Inomin Mines Inc. Closes Second and Final Tranche of Private Placement
On August 25, 2021, the Company closed the first tranche of the Offering pursuant to which the Company issued 2,862,000 flow-through units ("FT Units") for gross proceeds of $357,750.00 and 446,000 NFT Units for gross proceeds of $44,600.00, for total gross proceeds of $402,350.00. Each FT Unit is comprised of one flow-through common share and one-half (0.5) of one warrant, with each whole warrant entitling the holder thereof to purchase one non-flow-through common share for a period of 2 years from the date of issuance at an exercise price of $0.15.
Proceeds from the Offering will be used for work programs on the Company's exploration properties and for general working capital purposes. No finder's fees were paid in connection with the Second Tranche. All securities issued under the Second Tranche are subject to a hold period expiring January 25, 2022, in accordance with applicable securities laws and the policies of the TSX Venture Exchange.
Under the Second Tranche, John Gomez, Chief Executive Officer and a director of the Company, purchased 224,000 NFT Units. His participation is considered to be a "related party transaction" as defined under Multilateral Instrument 61-101 ("MI 61-101"). The transaction is exempt from the formal valuation and minority shareholder approval requirements of MI 61-101 as neither the fair market value of any securities issued to nor the consideration paid by such persons would exceed $2,500,000. The Company did not file a material change report more than 21 days before the expected closing of the Second Tranche as the details of the Second Tranche and the participation therein by related parties of the Company were not settled until shortly prior to closing and the Company wished to close on an expedited basis for sound business reasons.
This news release does not constitute an offer to sell or a solicitation of an offer to buy any of the securities in the United States of America.
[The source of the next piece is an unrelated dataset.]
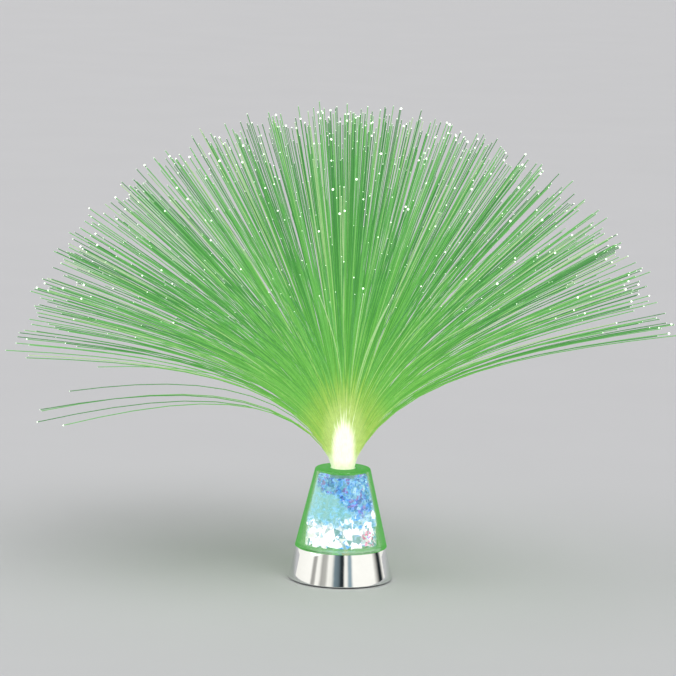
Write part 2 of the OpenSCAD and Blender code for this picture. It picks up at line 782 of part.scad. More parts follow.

The securities have not been and will not be registered under the United States Securities Act of 1933 (the "1933 Act") or any state securities laws and may not be offered or sold within the United States or to U.S. Persons (as defined in the 1933 Act) unless registered under the 1933 Act and applicable state securities laws, or an exemption from such registration is available.
About Inomin Mines
Inomin Mines is engaged in the identification, acquisition and exploration of mineral properties, especially gold, silver and nickel projects that display strong potential to host significant mineral resources. Inomin holds the La Gitana and Pena Blanca gold-silver properties in Mexico. The Company owns a 100% interest in the Beaver-Lynx sulphide nickel project in south-central British Columbia, and the Fleetwood zinc-copper-gold-silver VMS project in south-west British Columbia. Inomin also owns 100% of the King's Point gold-copper-zinc project in Newfoundland under option to Maritime Resources Corp. Inomin trades on the TSX Venture Exchange under the symbol MINE. For more information visit www.inominmines.com and follow us on Twitter @InominMines.
On behalf of the board of Inomin Mines:
Inomin Mines Inc.
Per: "John Gomez"
President and CEO
For more information please contact:
John Gomez. Tel. 604.566-8703
E. info@inominmines.com
Neither TSX Venture Exchange nor its Regulation Services Provider (as that term is defined in the policies of the TSX Venture Exchange) accepts responsibility for the adequacy or accuracy of this release.
Cautionary Note Regarding Forward-looking Statements
This news release includes certain statements and information that may constitute forward-looking information within the meaning of applicable Canadian securities laws. Forward-looking statements relate to future events or future performance and reflect the expectations or beliefs of management of the Company regarding future events. Generally, forward-looking statements and information can be identified by the use of forward-looking terminology such as "intends" or "anticipates", or variations of such words and phrases or statements that certain actions, events or results "may", "could", "should", "would" or "occur". This information and these statements, referred to herein as "forward‐looking statements", are not historical facts, are made as of the date of this news release and include without limitation, statements regarding the Offering and statements as to management's expectations and intentions with respect to, among other things, the use of proceeds of the Offering.
These forward‐looking statements involve numerous risks and uncertainties and actual results might differ materially from results suggested in any forward-looking statements. These risks and uncertainties include, among other things, that the Company will not be able to use the proceeds from the Offering as anticipated.
In making the forward looking statements in this news release, the Company has applied several material assumptions, including without limitation, that the Company will be able to use the proceeds from the Offering as anticipated.
Although management of the Company has attempted to identify important factors that could cause actual results to differ materially from those contained in forward-looking statements or forward-looking information, there may be other factors that cause results not to be as anticipated, estimated or intended. There can be no assurance that such statements will prove to be accurate, as actual results and future events could differ materially from those anticipated in such statements. Accordingly, readers should not place undue reliance on forward-looking statements and forward-looking information. Readers are cautioned that reliance on such information may not be appropriate for other purposes. The Company does not undertake to update any forward-looking statement, forward-looking information or financial out-look that are incorporated by reference herein, except in accordance with applicable securities laws. We seek safe harbor.